Is he far and above Bellomy as the No. 2 QB?
“No. No. No one is far and above anybody right now that I can think of. Russ Bellomy’s made a -- he has people’s attention. Russ is another kid that's really athletic, can throw the ball. Good functional intelligence. He’s a kid that needed more body learning, more reps, but he’s had a pretty good spring, too. He probably doesn’t get mentioned as much as he should, but he’s a good player.”
Have you had the opportunity to identify any spots where you might have to play freshmen?
“Yeah, well first of all, the guys coming in, we have no idea who’s going to help us. Neither does anybody in the entire country regardles of what you told them in recruiting. No one does, because sometimes guys come in and simply -- they’re just not as good or they’re not ready. Either one of the two. I have no idea what going to happen with that. We recruit every kid assuming they’re going to play for us, and we’ll just go from there. But this isn’t about that. This is about trying to get a team ready in 15 days and find out do they know your system and who has got the best chance to play at that point. Now when we get into the first weekend in fall, we start all over again. You install your system, evaluate what you have, and see who’s got the best chance to play at that point. You have a new batch of players.”

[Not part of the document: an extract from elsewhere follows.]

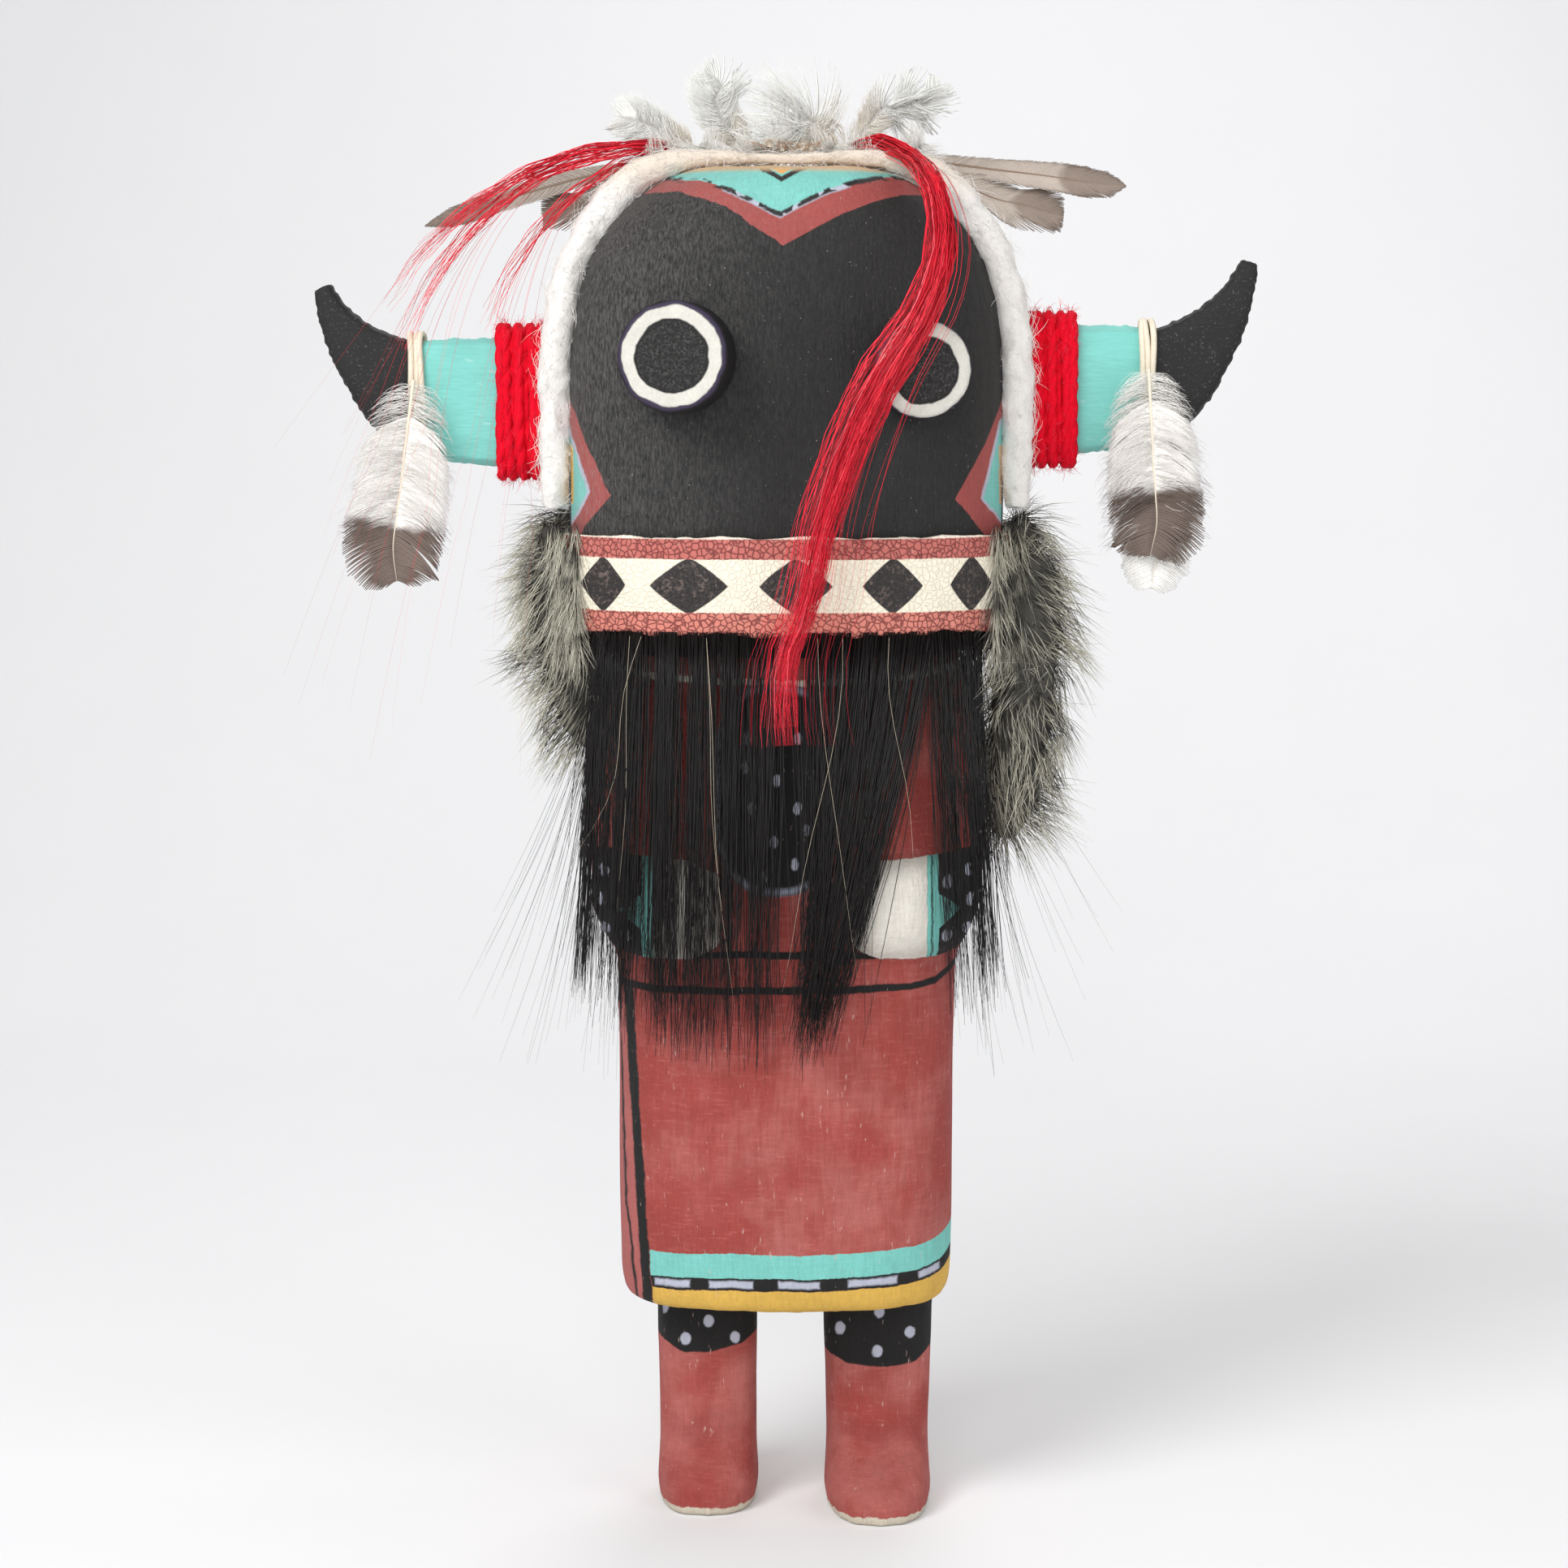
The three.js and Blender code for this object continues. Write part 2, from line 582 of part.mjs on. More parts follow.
// A hank of hair: points of its line, half width along it, and the direction in which it spreads.
function hank({ line, wide, widths, depth }, grow = 0) {
  return sweep(line.map((p) => vec(...p)), 2 * line.length, 6, vec(...wide), (t) => {
    const [width] = between(widths, t);
    return [width + grow, Math.min(depth, width) + grow];
  });
}

// A feather: its shaft's line, its half width and the direction across its vane.
function feather({ line, across, halfWidth, shape, thickness = VANE_THICKNESS }, grow = 0) {
  const curve = new THREE.CatmullRomCurve3(line.map((p) => vec(...p)));
  const steps = 7;
  const rings = [];
  for (let k = 0; k <= steps; k++) {
    const t = k / steps;
    const along = curve.getTangentAt(t);
    const side = vec(...across).addScaledVector(along, -vec(...across).dot(along)).normalize();
    const up = along.clone().cross(side);
    const [share] = between(shape, t);
    const width = Math.max(halfWidth * share, QUILL_THICKNESS / 2) + grow;
    const ridge = Math.max(thickness, QUILL_THICKNESS) / 2 + grow;
    const edge = Math.min(thickness * 0.3 + grow, ridge);
    const at = curve.getPointAt(t);
    const corners = [[1, -edge], [1, edge], [0, ridge], [-1, edge], [-1, -edge], [0, -ridge]];
    rings.push(corners.map(([s, u]) => at.clone().addScaledVector(side, s * width).addScaledVector(up, u)));
  }
  return loft(rings);
}

// Outlines of the three kinds of feather: [share of the length, share of the half width].
const WING_SHAPE = [[0, 0.1], [0.2, 0.35], [0.45, 0.9], [0.7, 1], [0.9, 0.75], [1, 0.25]];
const BODY_SHAPE = [[0, 0.12], [0.15, 0.5], [0.4, 0.9], [0.7, 1], [0.9, 0.82], [1, 0.4]];
const DOWN_SHAPE = [[0, 0.25], [0.3, 0.8], [0.6, 1], [0.85, 0.8], [1, 0.3]];

// Where the feathers meet the crown, and what they have to clear on the horns
const CREST_Z = CROWN_Z + 2 * GAP + DOWN_THICKNESS * 0.85;
const WING_Z = CROWN_Z + GAP + QUILL_THICKNESS;
const WING_Y = CORD_Y + CORD_RADIUS + 2 * WING_STACK.back;
const CREST_Y = WING_Y - WING_STACK.back;
const HANG_Y = HORN_Y - HORN_THICKNESS / 2 - THONG_THICKNESS - 2 * GAP - QUILL_THICKNESS;

// Wing feathers lie on the crown behind the cord and spread to both sides.
function wingFeather({ side, upper, reach, drop, halfWidth }) {
  const root = vec(side * WING_ROOT_X, WING_Y + upper * WING_STACK.back, WING_Z + upper * WING_STACK.lift);
  const line = [0, 0.35, 0.7, 1].map((t) => [
    root.x + side * reach * t, root.y + WING_SWEEP * t, root.z - drop * (0.25 * t + 0.75 * t * t),
  ]);
  return { line, across: [0.25 * side, 0.75, 1], halfWidth, shape: WING_SHAPE };
}

// Down feathers stand up from the crown, side by side.
function downFeather({ x, lean, height, halfWidth, back }) {
  const line = [0, 0.35, 0.7, 1].map((t) => [
    x + lean * t, CREST_Y + back + WING_SWEEP * (t / 3), CREST_Z + height * (t - 0.12 * t * t),
  ]);
  return { line, across: [1, 0, 0], halfWidth, shape: DOWN_SHAPE, thickness: DOWN_THICKNESS };
}

// Body feathers hang from the thongs in front of the horns.
function hangingFeather({ horn: side, lean, start, length, halfWidth, forward }) {
  const place = HORNS[side];
  const top = hornPoint(place, [place.tie, 0]);
  const line = [0, 0.4, 0.75, 1].map((t) => [
    top.x + lean * t, HANG_Y - forward - HANGING_BOW * Math.sin(Math.PI * t), place.z + start - length * t,
  ]);
  return { line, across: [1, 0, 0], halfWidth, shape: BODY_SHAPE };
}

const crownFeathers = {};
for (const [name, one] of Object.entries(WINGS)) crownFeathers[`wing_feather_${name}`] = wingFeather(one);
CREST.forEach((one, k) => (crownFeathers[`crest_feather_${k + 1}`] = downFeather(one)));

// Red-dyed hair: one hank falls over the face, the other blows out to the doll's right.
const eyeFront = frontAt(maskSection(EYES.left.z), EYES.left.x) - EYES.left.length - 4;
const bandFront = -(MASK_FRONT + BAND_THICKNESS * 1.25 + 5);
const crownTop = CROWN_Z + 2 * CORD_RADIUS + 2.2;
const FACE_HANK = {
  line: [
    [12.5, CORD_Y + 7, crownTop - 3.4], [16, CORD_Y - 0.5, crownTop], [23, -19, crownTop - 6],
    [28.5, -29, CROWN_Z - 8], [29.5, -37, CROWN_Z - 20], [26, eyeFront, CROWN_Z - 30],
    [19.5, eyeFront, EYES.left.z], [12.5, eyeFront, EYES.left.z - 15], [7, eyeFront + 2, BAND_TOP_Z + 2],
    [4, bandFront, BAND_TOP_Z - BAND_HEIGHT / 2], [1.5, bandFront - 1, BEARD_TOP_Z - 2],
    [-0.5, bandFront - 1.2, BEARD_TOP_Z - 15],
  ],
  wide: [1, 0, 0.3],
  widths: [[0, 1.6], [0.1, 2.4], [0.4, 2.6], [0.7, 3.2], [0.9, 4], [1, 3.4]],
  depth: 1.5,
};
const SIDE_HANK = {
  line: [
    [-20, CORD_Y + 5, crownTop - 2.6], [-28, CORD_Y - 0.5, crownTop], [-40, -8, CROWN_Z + 2.4],
    [-53, -10, CROWN_Z - 2.6], [-64.5, -11, CROWN_Z - 9.5], [-72.5, -11.5, CROWN_Z - 17],
  ],
  wide: [0, 0, 1],
  widths: [[0, 1.2], [0.3, 1.7], [0.7, 1.5], [1, 0.7]],
  depth: 1.2,
};

// Finishes: colour, roughness
const FINISHES = {
  painted_wood: [0x9c3a35, 0.85],
  black_paint: [0x2a2a2b, 0.85],
  white_wool: [0xf2efe9, 1],
  red_yarn: [0xd3122e, 1],
  leather: [0xe9dcc4, 0.7],
  horsehair: [0x15110f, 0.45],
  red_hair: [0xc4161f, 0.5],
  fur: [0x77786e, 1],
  grey_feather: [0x9a8b80, 0.7],
  white_feather: [0xe9e6e1, 0.9],
};
const materials = Object.fromEntries(Object.entries(FINISHES).map(([name, [color, roughness]]) =>
  [name, new THREE.MeshStandardMaterial({ name, color, roughness, metalness: 0 })]));

const doll = new THREE.Group();
doll.name = "kachina_doll";

function add(name, solid, finish) {
  const mesh = new THREE.Mesh(geometryOf(solid), materials[finish]);
  mesh.name = name;
  doll.add(mesh);
}

// Each piece is cut by the ones before it that it touches, with a gap.
const figureRoom = figure(GAP);
const cordRoom = maskCord(GAP);
add("carved_figure", figure(), "painted_wood");
add("mask_cord", cutBy(maskCord(), figureRoom), "white_wool");

const eyeRooms = [];
for (const [side, eye] of Object.entries(EYES)) {
  add(`eye_peg_${side}`, cutBy(eyePeg(eye), figureRoom), "black_paint");
  eyeRooms.push(eyePeg(eye, GAP));
}

const hornRooms = [];
for (const [side, place] of Object.entries(HORNS)) {
  const hornRoom = horn(place, GAP);
  const yarnRoom = yarn(place, GAP);
  add(`horn_${side}`, cutBy(horn(place), figureRoom, cordRoom), "black_paint");
  add(`horn_yarn_${side}`, cutBy(yarn(place), hornRoom, cordRoom, figureRoom), "red_yarn");
  add(`horn_thong_${side}`, cutBy(thong(place), hornRoom), "leather");
  hornRooms.push(hornRoom, yarnRoom, thong(place, GAP));
}

const bandRoom = band(GAP);
add("mouth_band", cutBy(band(), figureRoom), "leather");
const beardRoom = beard(GAP);
add("beard", cutBy(beard(), figureRoom, bandRoom), "horsehair");
add("fur_ruff", cutBy(ruff(), figureRoom, cordRoom, bandRoom, beardRoom, ...hornRooms), "fur");

const crestRooms = [];
for (const [name, made] of Object.entries(crownFeathers)) {
  const finish = name.startsWith("wing") ? "grey_feather" : "white_feather";
  add(name, cutBy(feather(made), figureRoom, cordRoom, ...crestRooms), finish);
  crestRooms.push(feather(made, GAP));
}
const hangingRooms = [];
for (const [name, one] of Object.entries(HANGING)) {
  const made = hangingFeather(one);
  add(name, cutBy(feather(made), ...hornRooms, ...hangingRooms), "white_feather");
  hangingRooms.push(feather(made, GAP));
}

const hankNeighbours = [figureRoom, cordRoom, bandRoom, beardRoom, ...eyeRooms, ...crestRooms];
add("red_hair_front", cutBy(hank(FACE_HANK), ...hankNeighbours), "red_hair");
add("red_hair_side", cutBy(hank(SIDE_HANK), ...hankNeighbours), "red_hair");

const centre = new THREE.Box3().setFromObject(doll).getCenter(vec(0, 0, 0));
doll.position.set(-centre.x, -centre.y, 0);

export default doll;
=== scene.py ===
"""A kachina doll: a carved and painted wooden figure dressed with yarn, leather, horsehair, fur and feathers.

Lengths are millimetres and become metres when a mesh is made. The doll faces -Y and stands on Z = 0.
Left and right are the doll's own, so its left side is +X.
"""

import math
from functools import partialmethod

import bmesh
import bpy
import numpy as np
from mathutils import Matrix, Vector, noise


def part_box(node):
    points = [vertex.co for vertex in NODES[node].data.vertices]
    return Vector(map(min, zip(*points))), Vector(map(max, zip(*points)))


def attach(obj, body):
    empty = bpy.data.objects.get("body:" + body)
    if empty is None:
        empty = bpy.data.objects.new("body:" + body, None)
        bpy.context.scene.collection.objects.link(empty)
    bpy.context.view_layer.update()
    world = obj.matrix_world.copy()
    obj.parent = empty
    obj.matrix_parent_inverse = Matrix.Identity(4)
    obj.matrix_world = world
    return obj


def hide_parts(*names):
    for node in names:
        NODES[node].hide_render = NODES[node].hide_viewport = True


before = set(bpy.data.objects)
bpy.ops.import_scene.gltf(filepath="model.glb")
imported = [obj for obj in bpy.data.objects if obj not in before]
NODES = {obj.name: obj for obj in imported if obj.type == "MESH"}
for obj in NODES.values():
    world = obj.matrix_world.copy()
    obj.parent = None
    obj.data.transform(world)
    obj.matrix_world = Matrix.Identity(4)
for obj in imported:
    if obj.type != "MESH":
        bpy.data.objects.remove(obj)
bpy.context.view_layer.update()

MM = 0.001


# Camera and light, in the photograph's own frame

CAMERA_PLACE = (-0.4, -697.5, 230)
CAMERA_TARGET = (-0.4, 2.5, 144)
SENSOR = 36
LENS = 82.0
WORLD_STRENGTH = 0.41
LIGHTS = {  # place, target, size and power
    "key_light": ((-520, -620, 820), (0, 0, 130), 520, 7.4),
    "front_light": ((-60, -900, 420), (0, 0, 140), 480, 2.8),
    "fill_light": ((700, -560, 420), (0, 0, 130), 700, 1.8),
    "rim_light": ((100, 650, 800), (0, 0, 150), 500, 2.2),
    "backdrop_light": ((700, 250, 900), (600, 900, 420), 500, 1.2),
}


def add_to_scene(name, data):
    made = bpy.data.objects.new(name, data)
    bpy.context.scene.collection.objects.link(made)
    return made


def look_at(thing, place, target):
    thing.location = Vector(place) * MM
    thing.rotation_euler = (Vector(target) - Vector(place)).to_track_quat("-Z", "Y").to_euler()


def add_camera():
    data = bpy.data.cameras.new("camera")
    data.sensor_width = SENSOR
    data.lens = LENS
    data.clip_start = 0.01
    camera = add_to_scene("camera", data)
    look_at(camera, CAMERA_PLACE, CAMERA_TARGET)
    bpy.context.scene.camera = camera


def add_lights():
    for name, (place, target, size, power) in LIGHTS.items():
        data = bpy.data.lights.new(name, "AREA")
        data.shape = "DISK"
        data.size = size * MM
        data.energy = power
        look_at(add_to_scene(name, data), place, target)
    world = bpy.data.worlds.new("studio")
    world.use_nodes = True
    background = world.node_tree.nodes["Background"]
    background.inputs["Color"].default_value = (1, 1, 1, 1)
    background.inputs["Strength"].default_value = WORLD_STRENGTH
    bpy.context.scene.world = world
    bpy.context.scene.view_settings.view_transform = "Standard"


# Materials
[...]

Could you see yourself doing some tailback by committee this fall?
“No. I see no reason for that. Not at this point. Fitz is clearly our tailback. If he isn’t, I’m not very smart. We’re going to spell him occasionally. He’s not going to be in there every play, but our last five or six games, you saw what our appraoch wanted to be, and that’s pretty much how it’s going to stay until it isn’t productive.”
MGoQuestion: Speaking of experimentation, it looked like there may have been a couple bubble screens in the highlight videos from spring practice. Are you --
“I have no idea what you’re talking about. Next question.”